To check for the presence of a proxy, you must see which header is creating a change in the response. A header is added in the ‘Connection’ header value, and the difference in response is analyzed. Let’s say if the response to the request (with ‘Cookie’ as the value of the connection header) and the request (without the ‘Cookie’ header) matches; it indicates the presence of a proxy deleting the ‘Cookie’ header (a custom hop-to-hop header present as a value of Connection header).  

However, in some cases, the first proxy does not delete the hop-to-hop header specified in the connection header and forwards it to the next proxy. The second proxy could then delete the specified hop-to-hop header. This can confuse the server into thinking that the request originated from the second proxy because what the second proxy forwards looks like a normal request without any custom hop-to-hop header.  

Using Content-Length as Hop-to-Hop Header 

According to the above discussion, ‘Content-Length’ can also be used as a hop-to-hop header by specifying it in the value of ‘Connection’ header. This can lead to Request Smuggling attack as described below.  

If a proxy is present, it will remove the content-length header from the request and forward it. Again, if a second proxy is present, it would consider the incoming request as two separate requests because the content-length header is removed from the original request headers. The body of the original request would be considered as a separate request by the second proxy and thus two requests are being sent to the server. 

From the server side, the second proxy receives two responses and forwards it to the first proxy which was expecting only one. Therefore, the second response gets queued at the first proxy and is sent as response to subsequent requests from other clients. 

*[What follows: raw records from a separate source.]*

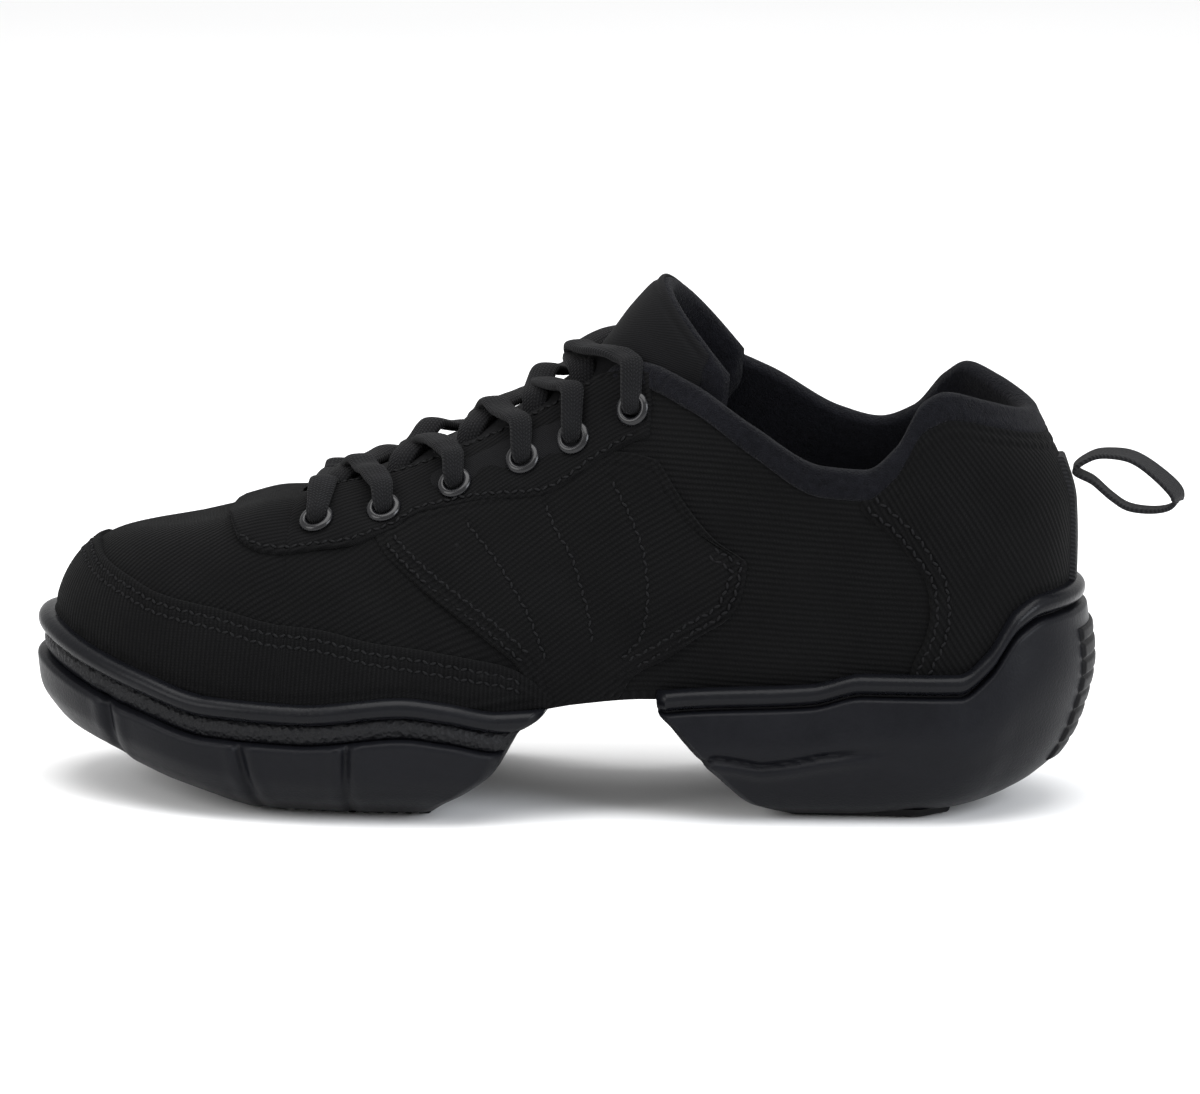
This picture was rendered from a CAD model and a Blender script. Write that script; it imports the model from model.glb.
# %% [markdown]
# # A black dance sneaker, dressed over its fixed solids
# The solids of the part say where everything is. This script loads them, then lays fine surfaces over
# the same last: cloth, sewn panels, fleece, webbing, laces, enamelled rings and two blocks of rubber.
# Nearly everything here is a grid of points worked out with numpy from a formula in two parameters,
# because a shoe is made the same way: flat pieces pulled over one smooth form.

# %% Load the fixed frame
import math
import bpy
import numpy as np
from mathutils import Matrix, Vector
from mathutils.bvhtree import BVHTree


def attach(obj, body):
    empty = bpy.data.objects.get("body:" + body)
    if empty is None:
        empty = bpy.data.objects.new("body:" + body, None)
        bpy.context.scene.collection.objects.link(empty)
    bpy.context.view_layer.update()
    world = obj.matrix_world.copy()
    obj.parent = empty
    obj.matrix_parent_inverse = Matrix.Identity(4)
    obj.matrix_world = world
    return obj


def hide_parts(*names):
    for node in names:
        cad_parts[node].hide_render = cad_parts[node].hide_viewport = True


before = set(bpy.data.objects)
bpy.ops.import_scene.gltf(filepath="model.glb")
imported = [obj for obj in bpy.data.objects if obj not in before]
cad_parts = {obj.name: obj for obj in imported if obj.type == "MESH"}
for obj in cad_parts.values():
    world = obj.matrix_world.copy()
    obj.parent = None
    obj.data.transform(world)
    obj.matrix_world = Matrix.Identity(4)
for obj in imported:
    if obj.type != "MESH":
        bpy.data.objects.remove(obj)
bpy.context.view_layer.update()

MM = 0.001
SIDE_SHIFT = np.array([0.0, 1.5, 0.0])  # the last's axis in the frame, in mm

# %% [markdown]
# ## Camera, light and floor
# The photograph was taken from far away with a long lens, 10.5 degrees above the floor and turned 6
# degrees towards the heel. A long lens keeps the sole's line flat, and so does a camera 1.6 m away
# here. A wide lens close by would swell the toe. The light is soft and from above, as in a packshot.

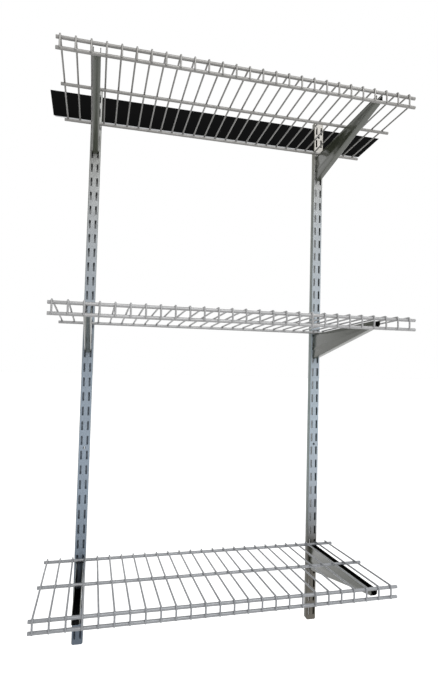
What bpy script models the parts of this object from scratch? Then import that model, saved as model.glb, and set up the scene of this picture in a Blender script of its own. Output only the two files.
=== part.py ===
"""Wall-hung garage shelving: a hang rail and its cover, two slotted uprights, six brackets, three wire decks.

Metres, +Z up. The front looks towards -Y and the wall is the plane y = 0. The origin lies on the rail's
back, at half its height, midway between the uprights.
"""

import math

import bmesh
import bpy

MM = 0.001

# Gap between two pieces that seat on each other, and how far a cutter runs past what it cuts
SEAT_GAP = 0.3 * MM
OVERRUN = 3.0 * MM

# Uprights: rolled sections with two columns of slots and an open seam down the back
UPRIGHT_SPACING = 541.0 * MM
UPRIGHT_WIDTH = 23.8 * MM
UPRIGHT_DEPTH = 15.0 * MM
UPRIGHT_SHEET = 1.5 * MM
UPRIGHT_FOLD_RADIUS = 2.0 * MM
UPRIGHT_FOOT_RADIUS = 4.0 * MM
UPRIGHT_FOOT_STEPS = 4
UPRIGHT_SEAM = 1.0 * MM
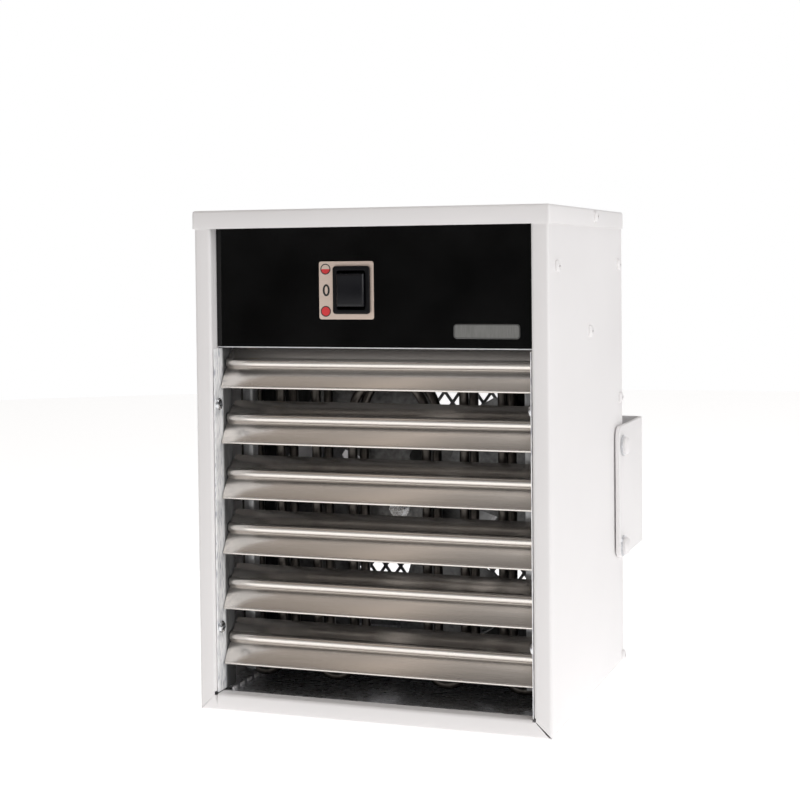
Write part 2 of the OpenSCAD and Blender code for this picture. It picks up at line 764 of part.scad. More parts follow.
module element_ferrules() color("goldenrod") from_front() at_element_ends() difference() {
    union() {
        translate([0, 0, partition_z - ferrule_below]) cylinder(h = ferrule_l, d = ferrule_d);
        translate([0, 0, partition_z + sheet]) cylinder(h = 2.5, d = ferrule_d + 5, $fn = 6);
    }
    translate([0, 0, partition_z - 6]) cylinder(h = 16, r = tube_r + hole_gap);
}

module element_insulators() color("white") from_front() at_element_ends()
    translate([0, 0, tube_top]) difference() {
        cylinder(h = insulator_h, d = tube_d - 0.6);
        translate([0, 0, -1]) cylinder(h = insulator_h + 2, r = 1.25 + hole_gap);
    }

module element_terminals() color("silver") from_front() at_element_ends() {
    translate([0, 0, tube_top]) cylinder(h = insulator_h + 3, r = 1.25);
    translate([-2.4, -0.4, tube_top + insulator_h + 1]) cube([4.8, 0.8, 9]);
}

module fan_shroud() color("lightgray") from_front() difference() {
    union() {
        translate([-shroud_half, shroud_y, floor_z + fit_gap])
            cube([2 * shroud_half, sheet, partition_z - floor_z - 2 * fit_gap]);
        both_sides() translate([-shroud_half, shroud_y, floor_z + fit_gap])
            cube([sheet, 9, partition_z - floor_z - 2 * fit_gap]);
        translate([0, 0, fan_z])
            rod_y(shroud_y - shroud_collar, shroud_y + eps, shroud_hole_r + sheet);
    }
    translate([0, 0, fan_z]) rod_y(shroud_y - 2 * shroud_collar, shroud_y + shroud_collar, shroud_hole_r);
    both_sides() translate([mount_screw_x, 0, fan_z])
        rod_y(shroud_y - 3, shroud_y + 5, screw_d / 2 + hole_gap);
}

// A fan blade's outline: a narrow stem that widens into a paddle
module fan_blade_shape() polygon([[-fan_stem_w / 2, 0], [fan_stem_w / 2, 0],
    [fan_stem_w / 2, fan_stem_r], [0.46 * fan_chord, fan_full_r], [fan_chord / 2, fan_d / 2],
    [-fan_chord / 2, fan_d / 2], [-0.46 * fan_chord, fan_full_r], [-fan_stem_w / 2, fan_stem_r]]);

// Pitched blades trimmed to the fan's circle and to the hub
module fan_rotor() color("silver") from_front() translate([0, 0, fan_z]) {
    difference() {
        rod_y(hub_front, hub_back, hub_d / 2);
        rod_y(hub_front - 1, hub_back + 1, shaft_d / 2 + hole_gap / 2);
    }
    for (i = [0 : fan_blades - 1]) rotate([0, 360 / fan_blades * i + fan_rest, 0]) intersection() {
        translate([0, blade_mid_y, 0]) rotate([0, 0, fan_pitch])
            translate([0, fan_blade_t / 2, 0]) rotate([90, 0, 0])
                linear_extrude(fan_blade_t) fan_blade_shape();
        difference() {
            rod_y(hub_front - fan_chord, hub_back + fan_chord, fan_d / 2);
            rod_y(hub_front - 2 * fan_chord, hub_back + 2 * fan_chord, hub_d / 2 - 0.5);
        }
    }
}

module motor_shaft() color("silver") from_front() translate([0, 0, fan_z])
    rod_y(hub_front - nut_l - 1, motor_y + shaft_in_motor, shaft_d / 2);

module shaft_nut() color("silver") from_front() translate([0, 0, fan_z]) difference() {
    union() {
        rod_y(hub_front - 3, hub_front, 7);
        translate([0, hub_front - nut_l, 0]) rotate([-90, 0, 0])
            cylinder(h = nut_l - 3 + eps, d = 11, $fn = 6);
    }
    rod_y(hub_front - 20, hub_front + 1, shaft_d / 2 + hole_gap / 2);
}

module fan_motor() color("gray") from_front() translate([0, 0, fan_z]) difference() {
    union() {
        rod_y(motor_y, motor_back, motor_d / 2);
        rod_y(motor_y - 4, motor_y + eps, 11);
    }
    rod_y(motor_y - 5, motor_y + shaft_in_motor + 1, shaft_d / 2 + pin_clearance);
    for (s = [-1, 1]) translate([s * motor_screw_x, 0, 0])
        rod_y(motor_back + mount_t - motor_screw_l - 1, motor_back + 1, screw_d / 2 + hole_gap);
}

module motor_mount() color("lightgray") from_front() translate([0, 0, fan_z]) difference() {
    union() {
        translate([-mount_x, motor_back, -mount_half_h])
            cube([2 * mount_x, mount_t, 2 * mount_half_h]);
        both_sides() {
            translate([-mount_x, shroud_y + sheet, -mount_half_h])
                cube([mount_t, motor_back + mount_t - shroud_y - sheet, 2 * mount_half_h]);
            translate([-mount_x - mount_foot, shroud_y + sheet, -mount_half_h])
                cube([mount_foot + eps, mount_t, 2 * mount_half_h]);
        }
    }
    for (s = [-1, 1]) translate([s * motor_screw_x, 0, 0])
        rod_y(motor_back - 1, motor_back + mount_t + 1, screw_d / 2 + hole_gap);
    both_sides() translate([mount_screw_x, 0, 0])
        rod_y(shroud_y, shroud_y + sheet + mount_t + 1, screw_d / 2 + hole_gap);
}

module motor_screws() color("silver") from_front() for (s = [-1, 1])
    translate([s * motor_screw_x, motor_back + mount_t, fan_z])
        rotate([-90, 0, 0]) pan_screw(screw_head_d, screw_head_h, screw_d, motor_screw_l);

module mount_screws() color("silver") from_front() both_sides()
    translate([mount_screw_x, shroud_y, fan_z])
        rotate([90, 0, 0]) pan_screw(mount_head_d, 2, screw_d, mount_screw_l, false);

module thermal_cutout() color("tan") from_front()
    translate([-cutout_x, cutout_y, partition_z + sheet]) {
        cylinder(h = cutout_d / 2, d = cutout_d);
        for (s = [-1, 1]) translate([s * cutout_d / 4 - 0.4, -2.4, cutout_d / 2 - eps])
            cube([0.8, 4.8, 7]);
    }

// Repeats its children at the four clamps, on the partition at the middle of the block
module at_clamps() for (i = [0 : 3])
    translate([block_x + block_w / 2 + (i - 1.5) * block_pitch, block_y + block_d / 2,
        partition_z + sheet]) children();

module terminal_block() color("ivory") from_front() difference() {
    translate([block_x, block_y, partition_z + sheet]) cube([block_w, block_d, block_h]);
    at_clamps() {
        translate([0, 0, clamp_z]) rod_y(-block_d, block_d, clamp_d / 2);
        translate([0, 0, clamp_z]) cylinder(h = block_h, r = clamp_screw_r + hole_gap);
    }
}

module terminal_screws() color("silver") from_front() at_clamps()
    translate([0, 0, clamp_z + clamp_d / 2 + 1.5]) cylinder(h = 4, r = clamp_screw_r);

// The gland clamps the rear cover between its flange outside and its locknut inside
module gland_body() color("dimgray") from_front() translate([gland_x, 0, gland_z]) difference() {
    union() {
        rod_y(body_back - 10, body_back + gland_flange_t + 9, gland_d / 2);
        translate([0, body_back, 0]) rotate([-90, 0, 0])
            cylinder(h = gland_flange_t, d = gland_d + 6, $fn = 6);
    }
    rod_y(body_back - 12, body_back + 30, cable_d / 2);
}

module gland_nut() color("dimgray") from_front() translate([gland_x, 0, gland_z]) difference() {
    start = body_back + gland_flange_t + fit_gap;
    rod_y(start, start + gland_nut_l, gland_d / 2 + 2.5);
    rod_y(start - 1, start + 9.5, gland_d / 2 + hole_gap);
    rod_y(start, start + gland_nut_l + 1, cable_d / 2);
}

module gland_locknut() color("dimgray") from_front() translate([gland_x, 0, gland_z])
    difference() {
        translate([0, body_back - sheet - 5, 0]) rotate([-90, 0, 0])
            cylinder(h = 5, d = gland_d + 6, $fn = 6);
        rod_y(body_back - 12, body_back, gland_d / 2 + hole_gap);
    }

// The bracket's plan: two arms and the wall plate, with rounded outer and inner bends
module bracket_plan(outer_x, back_y, r) {
    front = bolt_y - arm_lead;
    translate([-outer_x, front]) square([2 * outer_x, back_y - r - front]);
    translate([-outer_x + r, front]) square([2 * outer_x - 2 * r, back_y - front]);
    for (s = [-1, 1]) translate([s * (outer_x - r), back_y - r]) circle(r);
}

module wall_bracket() color("white") from_front() difference() {
    front = bolt_y - arm_lead;
    intersection() {
        translate([0, 0, bracket_z]) linear_extrude(bracket_h) difference() {
            bracket_plan(arm_out, overall_d, bracket_bend_r);
            translate([0, -eps]) bracket_plan(arm_x, overall_d - bracket_t,
                bracket_bend_r - bracket_t);
        }
        along_x(-case_w, case_w) union() {
            translate([front + bracket_corner_r, bracket_z])
                square([overall_d, bracket_h]);
            translate([front, bracket_z + bracket_corner_r])
                square([overall_d, bracket_h - 2 * bracket_corner_r]);
            for (z = [bracket_z + bracket_corner_r, bracket_z + bracket_h - bracket_corner_r])
                translate([front + bracket_corner_r, z]) circle(bracket_corner_r);
        }
    }
    side_hole([bolt_y, pivot_z], bolt_d + 2 * pin_clearance);
    side_hole([bolt_y, lock_z], bolt_d + 2 * hole_gap);
    for (sx = [-1, 1], sz = [-1, 1])
        translate([sx * wall_hole_dx / 2, 0, bracket_z + bracket_h / 2 + sz * wall_hole_dz / 2])
            rod_y(overall_d - 10, overall_d + 5, wall_hole_d / 2);
}

// Repeats its children at the two bolts of one height, outward along +X
module at_bolts(z) both_sides() translate([0, bolt_y, z]) children();

module ring_x(x0, x1, r_out, r_in) difference() {
    rod_x(x0, x1, r_out);
    rod_x(x0 - 1, x1 + 1, r_in);
}

module bracket_bolt(head_x, end_x) {
    translate([head_x, 0, 0]) rotate([0, 90, 0]) pan_screw(bolt_head_d, bolt_head_h, bolt_d, 1, false);
    rod_x(end_x, head_x, bolt_r);
}

module pivot_bolts() color("white") from_front() at_bolts(pivot_z)
    bracket_bolt(arm_out + face_gap + washer_t, inner_half - 9);

module pivot_washers() color("silver") from_front() at_bolts(pivot_z)
    ring_x(arm_out + face_gap, arm_out + face_gap + washer_t, washer_d / 2, bolt_r + hole_gap);

module pivot_spacers() color("silver") from_front() at_bolts(pivot_z)
    ring_x(half_w, arm_x - face_gap, spacer_d / 2, bolt_r + hole_gap);

// Threaded inserts riveted into the casing walls
module pivot_inserts() color("goldenrod") from_front() at_bolts(pivot_z) {
    ring_x(inner_half - 10, inner_half, bolt_r + 3.5, bolt_r + hole_gap / 2);
    ring_x(inner_half, half_w, bolt_r + 2.4, bolt_r + hole_gap / 2);
}

module lock_bolts() color("white") from_front() at_bolts(lock_z)
    bracket_bolt(arm_out + washer_t, inner_half - nut_t - 2);

module lock_washers() color("silver") from_front() at_bolts(lock_z)
    ring_x(arm_out, arm_out + washer_t, washer_d / 2, bolt_r + hole_gap);

module lock_spacers() color("silver") from_front() at_bolts(lock_z)
    ring_x(half_w + face_gap, arm_x, spacer_d / 2, bolt_r + hole_gap);

module lock_nuts() color("silver") from_front() at_bolts(lock_z) difference() {
    translate([inner_half - 3 * face_gap - nut_t, 0, 0]) rotate([0, 90, 0])
        cylinder(h = nut_t, d = bolt_d * 1.9, $fn = 6);
    rod_x(0, case_w, bolt_r + hole_gap / 2);
}

casing_wrap();
top_cover();
rear_cover();
rear_guard();
rear_mesh();
control_panel();
fascia();
switch_plate();
name_plate();
switch_housing();
switch_tabs();
rocker();
cheek_left();
cheek_right();
louvre_1();
louvre_2();
louvre_3();
louvre_4();
louvre_5();
louvre_6();
louvre_bushes();
louvre_pins();
cheek_screws();
side_screws();
cover_screws();
partition_plate();
wire_bush();
floor_plate();
support_left();
support_right();
element_front();
element_rear();
element_ferrules();
element_insulators();
element_terminals();
fan_shroud();
fan_rotor();
motor_shaft();
shaft_nut();
fan_motor();
motor_mount();
motor_screws();
mount_screws();
thermal_cutout();
terminal_block();
terminal_screws();
gland_body();
gland_nut();
gland_locknut();
wall_bracket();
pivot_bolts();
pivot_washers();
pivot_spacers();
pivot_inserts();
lock_bolts();
lock_washers();
lock_spacers();
lock_nuts();
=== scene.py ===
# %% [markdown]
# # A wall mounted fan heater
# The heater is a folded sheet box with six turning blades in front of two heating elements.
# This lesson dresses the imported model: it keeps every piece where the model has it, and gives
# each one the edges, folds and finish that it has on the real heater.
# The heater's sizes are millimetres from the middle of the casing (x), from the front of the
# cover (y) and from the base (z). The helper `at` turns them into the model's metres.

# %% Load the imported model
import bmesh
import bpy
import json
from math import cos, pi, radians, sin, tan
from mathutils import Matrix, Vector


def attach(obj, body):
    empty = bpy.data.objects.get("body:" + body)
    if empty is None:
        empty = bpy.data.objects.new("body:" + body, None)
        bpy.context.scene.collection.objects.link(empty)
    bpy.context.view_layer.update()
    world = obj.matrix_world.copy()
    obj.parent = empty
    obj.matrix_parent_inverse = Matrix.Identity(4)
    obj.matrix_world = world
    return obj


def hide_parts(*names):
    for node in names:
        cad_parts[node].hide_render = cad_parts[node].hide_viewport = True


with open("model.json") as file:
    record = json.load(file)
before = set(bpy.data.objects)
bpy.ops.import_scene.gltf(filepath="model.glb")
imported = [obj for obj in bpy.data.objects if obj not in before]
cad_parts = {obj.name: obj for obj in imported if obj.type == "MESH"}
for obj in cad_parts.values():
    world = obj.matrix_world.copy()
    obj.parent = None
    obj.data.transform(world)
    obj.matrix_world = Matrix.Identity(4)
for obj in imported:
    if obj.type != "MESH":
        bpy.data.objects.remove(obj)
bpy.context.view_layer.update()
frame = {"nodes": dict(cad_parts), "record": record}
nodes = frame["nodes"]
scene = bpy.context.scene
half_depth = 139  # half of the whole depth, bracket included


def at(x, y, z):
    """A point of the heater in millimetres, as a point of the model in metres."""
    return Vector((x, y - half_depth, z)) / 1000


# %% [markdown]
# ## The camera
# The photograph was taken from the right of the heater, a little under the top edge. The
# upright edges stay upright in it, so the camera hardly tilts and its lens is shifted instead.
# The place, the three angles, the focal length and the shift come from fitting a pinhole
# camera to the corners of the casing.

# %% Camera at the photograph's viewpoint
camera_place = at(365.9, -971.9, 295.1)
yaw, pitch, roll = radians(19.398), radians(1.784), radians(0.562)
focal_px, picture_px, shift_px = 1639.7, 800, 86.7
sensor_mm = 36

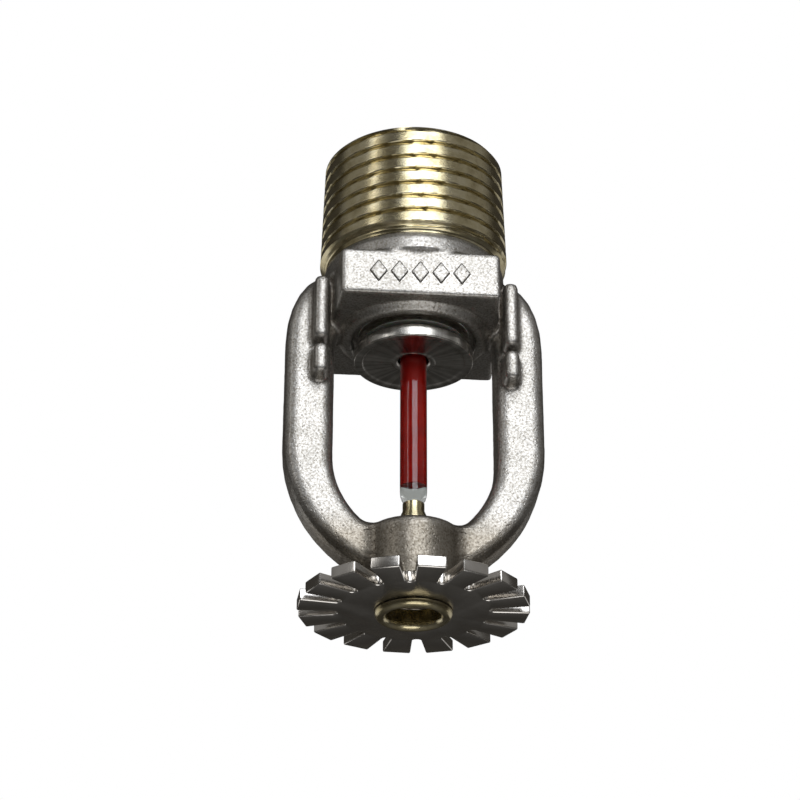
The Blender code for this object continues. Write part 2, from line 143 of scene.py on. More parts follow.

Server-side Caching at Edge Nodes 

What is Server-Side Caching? 

Caching is a concept of saving frequently used data in memory and using them instead of actually sourcing the data.   

Server-side caching means temporarily storing the web files and data on the original server to be reused later. It can also be used to reduce the load on the database when multiple servers are trying to access the database. When the user first requests a webpage, the website goes under the normal process of retrieving data from the server and constructing the website’s webpage. After the request has happened and the response is returned, the server copies the webpage and stores it as a cache. The next time the user revisits the website, it loads the already saved or cached copy of the webpage, thus making it faster. 

What are Edge Nodes? 

Edge computing brings data, insights, and decision-making closer to the things that act upon them. Rather than relying on a central location that can be thousands of miles away, the edge is as near to the “thing” as possible. There are lots of daily interactions where it is taken for granted that the response would be instantaneous.  

An edge node is a computer that acts as an end-user portal for communication with other nodes in cluster computing. Edge servers were developed during the 1990s to serve web and video content faster by deploying near users. If the resource requested by the user is present in the cache, i.e., edge server, then the response is served from the edge server, or else, the request is forwarded to the original server. 

Let’s go through the complete exploit from beginning. 

The researchers observed that the application was sending back a header in response. It was ‘Connection’ heder set with ‘Transfer-Encoding’. This would indicate the possibility of backend using transfer-encoding to analyze the request body and therefore the HTTP request smuggling vulnerability.  

So, HTTP Request Smuggling attacks with the ‘Connection’ header value set to ‘Content-Length’ were performed on the application. This made ‘Content-Length’ as a hop-to-hop header which got consumed on passing the first proxy. The original request split into two different requests because without the ‘Content-Length’ header the request body would be considered as a separate request.  

The second proxy that was present received two requests and forwarded it to the server. Two responses were generated from the two different servers specified in the hostname of the requests. The second proxy again forwarded these responses to the first proxy.

However, the first proxy only expected a single response as it had received a single request. The second response was therefore cached and sent in further requests. Sending the request twice, the response showed some kind of DNS error or an invalid URL message which was unexpected.  

Upon more research, it was found that the proxy only could resolve the domains internal to the Akamai network, and any request with an outside domain would give back such kind of error. So, request smuggling was really working, and the assumptions about the proxy servers being used were also correct. Using a domain that uses Akamai CDN correctly gave back the response without error.  

Further, the researchers tested for cache poisoning. As Akami CDN was using an edge server, the request-response pair was stored as cache data. The edge server sends back the stored response for the same request to all the edge nodes connected to it.

For testing this, the researchers used VPN and changed the IP address to nearby regions, and surprisingly, the same response was observed for requests from all the different IP addresses. The queued response for the second malicious request (passed as the original request body) was sent to further requests from different IPs. This vulnerability could be used to put some unauthorized data on the Akamai server, leading to a loss of confidentiality. 

Conclusion 

In this way, it was possible to put/host the data of any domain using Akamai CDN on the Akamai CDN’s cache and further reflect that data as a response to the users.  

Akamai acknowledged the finding and immediately fixed it by not allowing the use of Content-Length as the Connection header value. They also reported that Akamai was no longer vulnerable to this attack.